== WHAT NEEDS TO BE DONE ==
Which lines run from the first one up to and including the one with "HELPERS.hide_render = True"? Print exactly those.

== COLLECTED MATERIAL ==
──────

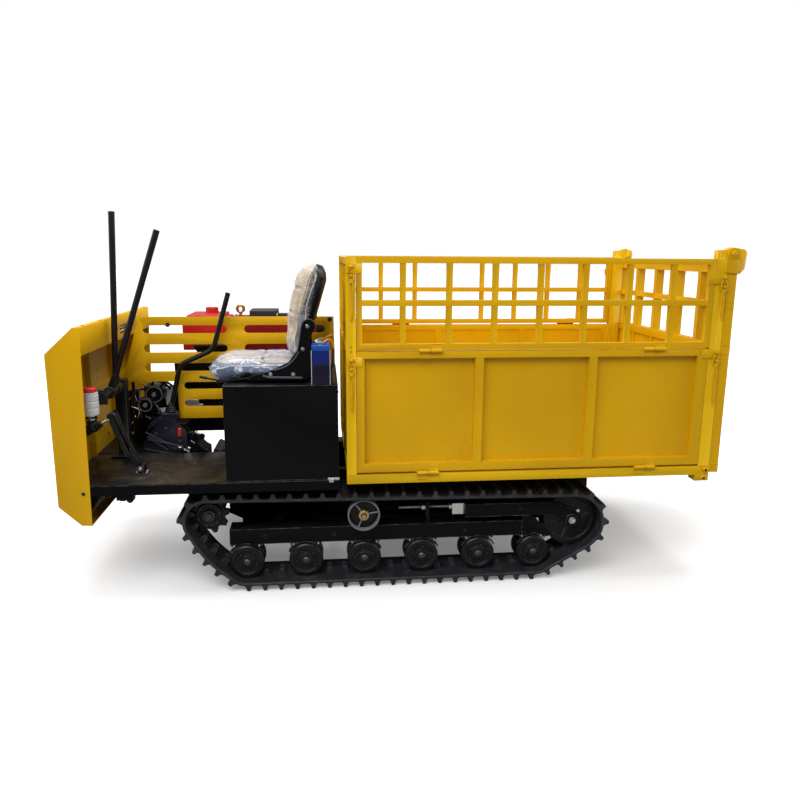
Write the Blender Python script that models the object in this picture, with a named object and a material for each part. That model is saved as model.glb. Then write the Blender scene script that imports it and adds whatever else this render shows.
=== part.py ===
"""Tracked dump cart with a stake-sided load box, driver's platform, engine and crawler tracks.

Metres. +X points to the tailgate, +Z up, and the driver sits on the -Y side. The origin is on the ground,
under the middle of the machine. Each sub-part is one object; a moving one has its origin on its joint's axis.
"""

import math

import bmesh
import bpy
from mathutils import Matrix, Vector

# Driving sizes
HALF_WIDTH = 0.600
BOX_FRONT = -0.270
BOX_BASE = 0.520
BOX_TOP = 1.522
SPLIT = 1.122
RAIL = 0.042
GATE_FRONT = BOX_FRONT + 0.045
GATE_REAR = 1.381
GATE_TUBE = 0.038
MESH_TUBE = 0.025
MESH_FIRST = -0.024
MESH_STEP = 0.2027
TAIL_FRONT = 1.4405
TAIL_REAR = 1.485
TAIL_PIN = (1.455, 1.546)
HINGE_OUT = HALF_WIDTH + 0.009
DUMP_PIVOT = (0.910, 0.480)
HOIST_FOOT = (-0.170, 0.280)
HOIST_HEAD = (0.450, 0.462)

PLATE_TOP = 0.543
PLATE_BASE = 0.494
COWL_REAR = -1.370
COWL_FRONT = -1.517
PANEL_TOP = 1.220

SPROCKET = (-0.905, 0.342)
IDLER = (0.815, 0.279)
CARRIER = (-0.192, 0.347)
ROLLER_FIRST = -0.736
ROLLER_PITCH = 0.274
ROLLER_COUNT = 6
ROLLER_RADIUS = 0.080
TRACK_MIDDLE = 0.440
TRACK_WIDTH = 0.240
BELT = 0.012
LUG = 0.025
LUG_PITCH = 0.0745
SPROCKET_FIT = 0.094
IDLER_FIT = 0.134
ROLLER_HEIGHT = LUG + BELT + ROLLER_RADIUS + 0.0015
BEAM = (0.203, 0.277)

LEVER_SHAFT = (-1.350, 0.900)
PEDAL_PIVOT = (-1.200, 0.572)
MASTER = -0.463
GEAR_PIVOT = (-1.140, 0.735)
GAP = 0.0005

SIDES = (("left", -1), ("right", 1))
YELLOW = (0.80, 0.52, 0.02)
BLACK = (0.012, 0.012, 0.014)
STEEL = (0.10, 0.10, 0.11)
RUBBER = (0.020, 0.020, 0.022)
RED = (0.45, 0.015, 0.02)


def clear_scene():
    for thing in list(bpy.data.objects):
        bpy.data.objects.remove(thing, do_unlink=True)


clear_scene()
PARTS = bpy.data.collections.new("tracked_dump_cart")
HELPERS = bpy.data.collections.new("cutters")
for group in (PARTS, HELPERS):
    bpy.context.scene.collection.children.link(group)
HELPERS.hide_render = True


def material(name, colour, roughness, metallic):
    made = bpy.data.materials.new(name)
    made.use_nodes = True
    shader = made.node_tree.nodes["Principled BSDF"]
    shader.inputs["Base Color"].default_value = (*colour, 1.0)
    shader.inputs["Roughness"].default_value = roughness
    shader.inputs["Metallic"].default_value = metallic
    return made


def piece_from(mesh):
    piece = bpy.data.objects.new("piece", mesh)
    HELPERS.objects.link(piece)
    piece.hide_render = True
    piece.display_type = "WIRE"
    return piece


def piece_from_bmesh(bm):
    bmesh.ops.remove_doubles(bm, verts=bm.verts, dist=1e-6)
    bmesh.ops.recalc_face_normals(bm, faces=bm.faces)
    mesh = bpy.data.meshes.new("piece")
    bm.to_mesh(mesh)
    bm.free()
    return piece_from(mesh)


def piece_from_curve(curve):
    holder = bpy.data.objects.new("curve", curve)
    mesh = bpy.data.meshes.new_from_object(holder)
    bpy.data.objects.remove(holder, do_unlink=True)
    bm = bmesh.new()
    bm.from_mesh(mesh)
    bpy.data.meshes.remove(mesh)
    return bm


def box(xs, ys, zs):
    low = [min(pair) for pair in (xs, ys, zs)]
    high = [max(pair) for pair in (xs, ys, zs)]
    bm = bmesh.new()
    bmesh.ops.create_cube(bm, size=1.0)
    bmesh.ops.scale(bm, verts=bm.verts, vec=[b - a for a, b in zip(low, high)])
    bmesh.ops.translate(bm, verts=bm.verts, vec=[(a + b) / 2 for a, b in zip(low, high)])
    return piece_from_bmesh(bm)


def rod(start, end, radius, sides=16, end_radius=None):
    start, end = Vector(start), Vector(end)
    along = end - start
    bm = bmesh.new()
    bmesh.ops.create_cone(
        bm, cap_ends=True, segments=sides, radius1=radius, radius2=end_radius or radius, depth=along.length
    )
    turn = along.to_track_quat("Z", "Y").to_matrix().to_4x4()
    bmesh.ops.transform(bm, matrix=Matrix.Translation((start + end) / 2) @ turn, verts=bm.verts)
    return piece_from_bmesh(bm)


def cross_rod(place, ys, radius, sides=16):
    """A round bar along Y at the (x, z) place."""
    return rod((place[0], min(ys), place[1]), (place[0], max(ys), place[1]), radius, sides)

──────

== WRITTEN RESPONSE ==
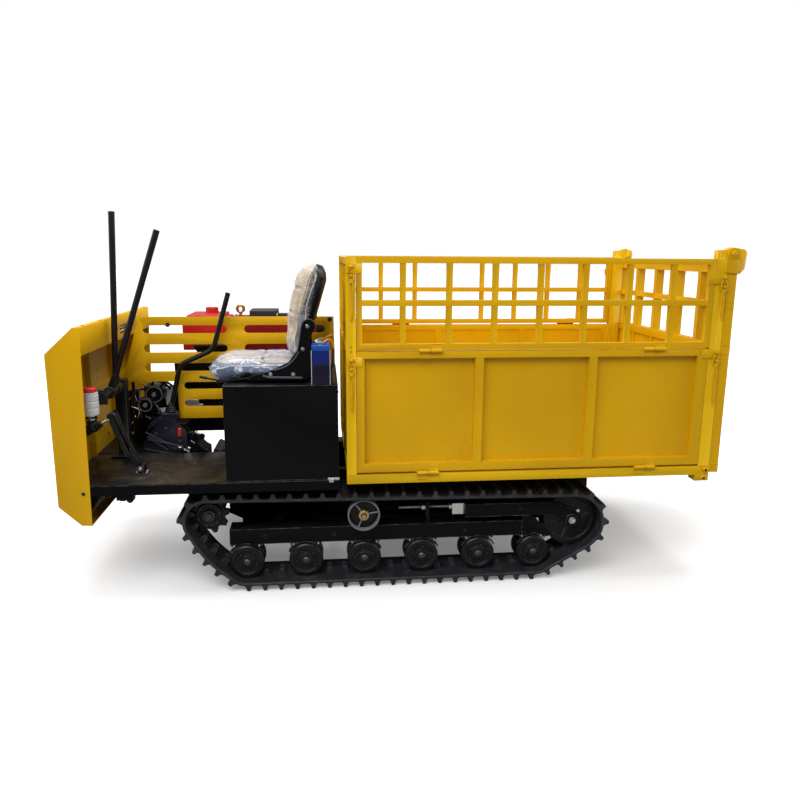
Write the Blender Python script that models the object in this picture, with a named object and a material for each part. That model is saved as model.glb. Then write the Blender scene script that imports it and adds whatever else this render shows.
=== part.py ===
"""Tracked dump cart with a stake-sided load box, driver's platform, engine and crawler tracks.

Metres. +X points to the tailgate, +Z up, and the driver sits on the -Y side. The origin is on the ground,
under the middle of the machine. Each sub-part is one object; a moving one has its origin on its joint's axis.
"""

import math

import bmesh
import bpy
from mathutils import Matrix, Vector

# Driving sizes
HALF_WIDTH = 0.600
BOX_FRONT = -0.270
BOX_BASE = 0.520
BOX_TOP = 1.522
SPLIT = 1.122
RAIL = 0.042
GATE_FRONT = BOX_FRONT + 0.045
GATE_REAR = 1.381
GATE_TUBE = 0.038
MESH_TUBE = 0.025
MESH_FIRST = -0.024
MESH_STEP = 0.2027
TAIL_FRONT = 1.4405
TAIL_REAR = 1.485
TAIL_PIN = (1.455, 1.546)
HINGE_OUT = HALF_WIDTH + 0.009
DUMP_PIVOT = (0.910, 0.480)
HOIST_FOOT = (-0.170, 0.280)
HOIST_HEAD = (0.450, 0.462)

PLATE_TOP = 0.543
PLATE_BASE = 0.494
COWL_REAR = -1.370
COWL_FRONT = -1.517
PANEL_TOP = 1.220

SPROCKET = (-0.905, 0.342)
IDLER = (0.815, 0.279)
CARRIER = (-0.192, 0.347)
ROLLER_FIRST = -0.736
ROLLER_PITCH = 0.274
ROLLER_COUNT = 6
ROLLER_RADIUS = 0.080
TRACK_MIDDLE = 0.440
TRACK_WIDTH = 0.240
BELT = 0.012
LUG = 0.025
LUG_PITCH = 0.0745
SPROCKET_FIT = 0.094
IDLER_FIT = 0.134
ROLLER_HEIGHT = LUG + BELT + ROLLER_RADIUS + 0.0015
BEAM = (0.203, 0.277)

LEVER_SHAFT = (-1.350, 0.900)
PEDAL_PIVOT = (-1.200, 0.572)
MASTER = -0.463
GEAR_PIVOT = (-1.140, 0.735)
GAP = 0.0005

SIDES = (("left", -1), ("right", 1))
YELLOW = (0.80, 0.52, 0.02)
BLACK = (0.012, 0.012, 0.014)
STEEL = (0.10, 0.10, 0.11)
RUBBER = (0.020, 0.020, 0.022)
RED = (0.45, 0.015, 0.02)


def clear_scene():
    for thing in list(bpy.data.objects):
        bpy.data.objects.remove(thing, do_unlink=True)


clear_scene()
PARTS = bpy.data.collections.new("tracked_dump_cart")
HELPERS = bpy.data.collections.new("cutters")
for group in (PARTS, HELPERS):
    bpy.context.scene.collection.children.link(group)
HELPERS.hide_render = True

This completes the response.